Looking back over 60 years in the newspaper business I can recall having many “bosses.” Some left a lasting impression, while others were quite forgettable. It is with this in mind that I write a tribute to one of the really special ones, Verle Burgason, who left us Sept. 29.


It was 1956 when I first meet Burgie. I was a 16-year-old high school kid who had just started working at the Ames Tribune. Having learned the fundamentals of the trade at my parents’ weekly newspaper, I was attempting to fill in at various jobs for someone on vacation.


I was a fish out of water. Working on a daily newspaper was a different world than a weekly. Instead of the relaxing atmosphere I was used to, I felt as if I had been thrust into a raging ocean.


On the first day my bewilderment was evident enough that someone came over and placed his hand on my shoulder. He asked how I was doing. As I looked up I was amazed. This guy was big. I mean really big. Standing six-and-a-half feet tall, he looked down at me with the warmest smile. I immediately felt like I had a friend in this strange new world. And I did.

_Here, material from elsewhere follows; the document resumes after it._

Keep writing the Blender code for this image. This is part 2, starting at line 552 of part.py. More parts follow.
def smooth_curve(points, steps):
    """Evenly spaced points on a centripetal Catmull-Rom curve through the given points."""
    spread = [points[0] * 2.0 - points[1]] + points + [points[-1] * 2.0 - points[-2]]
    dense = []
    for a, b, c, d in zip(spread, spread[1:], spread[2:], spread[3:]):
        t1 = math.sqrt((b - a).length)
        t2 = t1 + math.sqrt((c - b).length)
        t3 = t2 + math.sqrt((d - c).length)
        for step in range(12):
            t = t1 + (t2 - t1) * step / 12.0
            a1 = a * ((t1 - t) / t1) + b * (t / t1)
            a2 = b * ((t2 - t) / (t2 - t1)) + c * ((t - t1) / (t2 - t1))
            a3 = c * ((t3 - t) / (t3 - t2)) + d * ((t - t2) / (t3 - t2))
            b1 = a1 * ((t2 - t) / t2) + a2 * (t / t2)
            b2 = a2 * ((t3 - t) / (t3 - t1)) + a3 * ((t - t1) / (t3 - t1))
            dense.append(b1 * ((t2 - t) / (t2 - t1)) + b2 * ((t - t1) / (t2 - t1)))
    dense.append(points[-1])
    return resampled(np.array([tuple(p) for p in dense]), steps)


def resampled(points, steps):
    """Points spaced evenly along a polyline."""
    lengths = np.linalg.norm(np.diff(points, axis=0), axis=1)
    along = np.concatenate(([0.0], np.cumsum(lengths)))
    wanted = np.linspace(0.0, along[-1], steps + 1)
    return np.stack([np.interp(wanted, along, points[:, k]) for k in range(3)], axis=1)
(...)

With each new position I stepped into, Verle would be there to offer a little advice and plenty of encouragement. Thanks to my new friend, I made it though that summer without any major problems. The next summer I returned as a seasoned veteran and settled into the environment much more easily. By then, Verle had become co-owner of the newspaper so he was truly my boss. Yet he was still my friend.

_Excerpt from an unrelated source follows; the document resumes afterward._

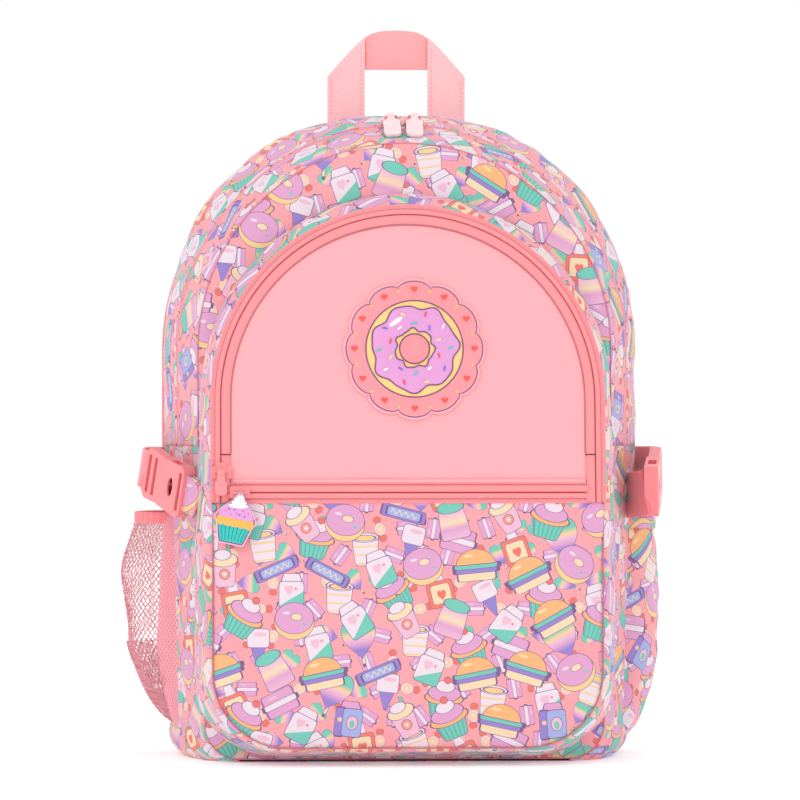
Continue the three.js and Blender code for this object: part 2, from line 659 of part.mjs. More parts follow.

Over the years our friendship grew. In 1965, I remember riding in the back of his station wagon to Minneapolis to watch the Chicago Bears play the Minnesota Vikings. It was the first professional football game I had ever actually witnessed. Although the Bears lost, Verle said that two of their rookie players would definitely make a name for themselves. I believe their names were Dick Butkus and Gale Sayers.


Another fond memory I have with Verle is trout fishing at the Yellow River forest in northeast Iowa. He was no stranger to that area of the state and knew many of the hot spots. Not only was he a capable guide, he could also cook a mean meal with just a heavy steel skillet and a roaring bonfire.

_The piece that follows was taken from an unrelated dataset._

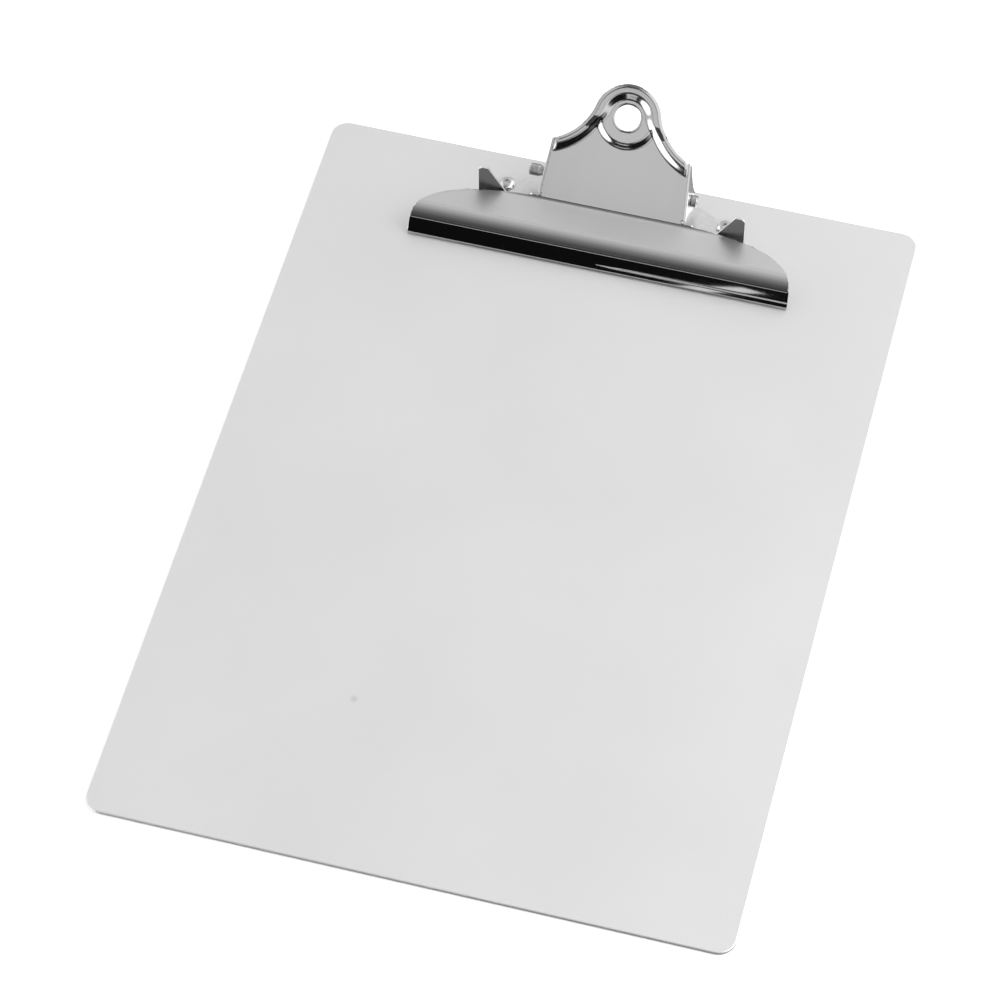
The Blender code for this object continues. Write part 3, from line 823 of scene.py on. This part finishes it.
# Brightness below the tent's foot as (x of the direction, grey), and the angles of that foot
HORIZON = [(-1.0, 1.8), (-0.36, 1.8), (-0.345, 0.005), (0.26, 0.005), (0.34, 0.28), (1.0, 0.3)]
TENT_FOOT = (27, 25)

# The corridor's middle and soft edges in x, low down and past the angles where it widens
CORRIDOR_MIDDLE = -0.145
CORRIDOR_EDGE = (0.08, 0.12)
CORRIDOR_WIDENS = (58, 72)
CORRIDOR_WIDE_EDGE = (0.22, 0.36)

# The studio is brighter to the right, up to a limit
LIGHT_RISE = 0.7
LIGHT_MIDDLE = 1.27
LIGHT_MOST = 1.45


def stepped(nodes, links, value, start, stop):
    made = node(nodes, "ShaderNodeMapRange", From_Min=start, From_Max=stop, To_Min=0.0,
                To_Max=1.0)
    made.interpolation_type = "SMOOTHSTEP"
    links.new(value, made.inputs["Value"])
    return made.outputs["Result"]


def graded(nodes, links, value, low, high, stops):
    """Greys along a value, from (value, grey) stops between two ends."""
    share = ranged(nodes, links, value, 0, 1, low, high)
    made = ramp(nodes, [((place - low) / (high - low), grey) for place, grey in stops])
    links.new(share, made.inputs["Fac"])
    return made.outputs["Color"]


def make_world():
    """A studio tent with a dark corridor in it and a black and white horizon in front.

    The corridor is what the clip's wing, nose and lip mirror.
    """
    world = bpy.data.worlds.new("studio")
    bpy.context.scene.world = world
    world.use_nodes = True
    nodes, links = world.node_tree.nodes, world.node_tree.links
    nodes.clear()
    place = nodes.new("ShaderNodeTexCoord")
    split = nodes.new("ShaderNodeSeparateXYZ")
    links.new(place.outputs["Generated"], split.inputs["Vector"])
    sideways = split.outputs["X"]
    ahead = maths(nodes, links, "MULTIPLY", split.outputs["Y"], -1)
    radians = maths(nodes, links, "ARCTAN2", split.outputs["Z"], ahead)
    angle = maths(nodes, links, "DEGREES", radians)
    span = (LOWEST_ANGLE, HIGHEST_ANGLE)
    tent = mixed(nodes, links, stepped(nodes, links, angle, *TENT_FOOT),
                 graded(nodes, links, angle, *span, TENT),
                 graded(nodes, links, sideways, -1, 1, HORIZON))
    off_axis = maths(nodes, links, "SUBTRACT", sideways, CORRIDOR_MIDDLE)
    off_axis = maths(nodes, links, "ABSOLUTE", off_axis)
    beside = mixed(nodes, links, stepped(nodes, links, angle, *CORRIDOR_WIDENS),
                   stepped(nodes, links, off_axis, *CORRIDOR_EDGE),
                   stepped(nodes, links, off_axis, *CORRIDOR_WIDE_EDGE))
    corridor = graded(nodes, links, angle, *span, CORRIDOR)
    lit = nodes.new("ShaderNodeBackground")
    links.new(mixed(nodes, links, beside, corridor, tent), lit.inputs["Color"])
    strength = maths(nodes, links, "MULTIPLY_ADD", sideways, LIGHT_RISE, LIGHT_MIDDLE)
    links.new(maths(nodes, links, "MINIMUM", strength, LIGHT_MOST), lit.inputs["Strength"])
    plain = nodes.new("ShaderNodeBackground")
    plain.inputs["Color"].default_value = (1, 1, 1, 1)
    seen = nodes.new("ShaderNodeLightPath")
    choose = nodes.new("ShaderNodeMixShader")
    links.new(seen.outputs["Is Camera Ray"], choose.inputs["Fac"])
    links.new(lit.outputs[0], choose.inputs[1])
    links.new(plain.outputs[0], choose.inputs[2])
    output = nodes.new("ShaderNodeOutputWorld")
    links.new(choose.outputs[0], output.inputs["Surface"])


CAMERA_LENS = 148.08
CAMERA_PLACE = (0.2081, -0.8195, 1.2146)
CAMERA_TURN = (34.996, 0.059, 14.664)


def make_camera():
    data = bpy.data.cameras.new("camera")
    data.lens = CAMERA_LENS
    data.sensor_width = 36.0
    data.clip_start = 0.01
    data.clip_end = 50
    camera = bpy.data.objects.new("camera", data)
    bpy.context.scene.collection.objects.link(camera)
    camera.location = CAMERA_PLACE
    camera.rotation_euler = [math.radians(turn) for turn in CAMERA_TURN]
    bpy.context.scene.camera = camera


def area_light(name, aim, direction, distance, size, power, lean=0.0):
    """A flat light that faces a spot from a direction, turned about its own axis by lean."""
    data = bpy.data.lights.new(name, "AREA")
    data.shape = "RECTANGLE"
    data.size, data.size_y = size
    data.energy = power
    light = bpy.data.objects.new(name, data)
    bpy.context.scene.collection.objects.link(light)
    away = Vector(direction).normalized()
    light.location = aim + away * distance
    light.rotation_mode = "QUATERNION"
    light.rotation_quaternion = away.to_track_quat("Z", "Y") @ Quaternion((0, 0, 1), lean)
    light.visible_camera = False


def power_for(radiance, size):
    """Power that makes a flat light look a given brightness."""
    return radiance * math.pi * size[0] * size[1]


def mirror_direction(spot, normal):
    """The direction that the camera sees mirrored in a spot with this normal."""
    look = (spot - Vector(CAMERA_PLACE)).normalized()
    return look - 2 * look.dot(normal) * normal


# Softbox mirrored in the neck
SOFTBOX_SIZE = (0.34, 0.24)
SOFTBOX_RADIANCE = 0.65
SOFTBOX_UP = 22
BOX_DISTANCE = 3.0

# Strip mirrored along the lip
STRIP_SIZE = (0.030, 0.4)
STRIP_RADIANCE = 0.72
STRIP_AIM = at(45, 45, 4)
STRIP_DIRECTION = (-0.129, -0.99, 0.036)
STRIP_LEAN = math.radians(-34)

# Large soft lights to either side: name, direction and power in watts
KEY_LIGHTS = [("key_left", (-0.75, 0.15, 0.65), 4), ("key_right", (0.75, 0.15, 0.65), 21)]
KEY_SIZE = (1.6, 1.6)
KEY_DISTANCE = 2.2


def make_lights():
    neck = at(0, NOTCH_TOP + SOFTBOX_UP * UP[0], NOTCH_Z + SOFTBOX_UP * UP[1])
    neck_view = mirror_direction(neck, Vector((0, -OUT[0], OUT[1])))
    area_light("neck_softbox", neck, neck_view, BOX_DISTANCE, SOFTBOX_SIZE,
               power_for(SOFTBOX_RADIANCE, SOFTBOX_SIZE))
    area_light("lip_strip", STRIP_AIM, STRIP_DIRECTION, BOX_DISTANCE, STRIP_SIZE,
               power_for(STRIP_RADIANCE, STRIP_SIZE), STRIP_LEAN)
    for name, direction, power in KEY_LIGHTS:
        area_light(name, Vector((0, 0, 0)), direction, KEY_DISTANCE, KEY_SIZE, power)


make_floor()
make_world()
make_camera()
make_lights()

bpy.context.scene.view_settings.view_transform = "Standard"
bpy.context.scene.view_settings.look = "None"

After I left the Tribune, our paths often crossed. Be it at a press convention, in an area business or at a social event, Verle’s smile and delightful disposition were always present and made each meeting special.


When Sharon and I sold our newspaper, it was basically with Verle as our mediator. For the next several years, he and I were both back on the same Tribune team. It was like the good old days.


It’s tough to say goodbye to someone who was such a superb gentleman. He was truly a great friend and a wonderful mentor. He was also the best boss I ever had!


Ed Rood is the former publisher of the Tri-County Times. He and his wife, Sharon, live near Cambridge.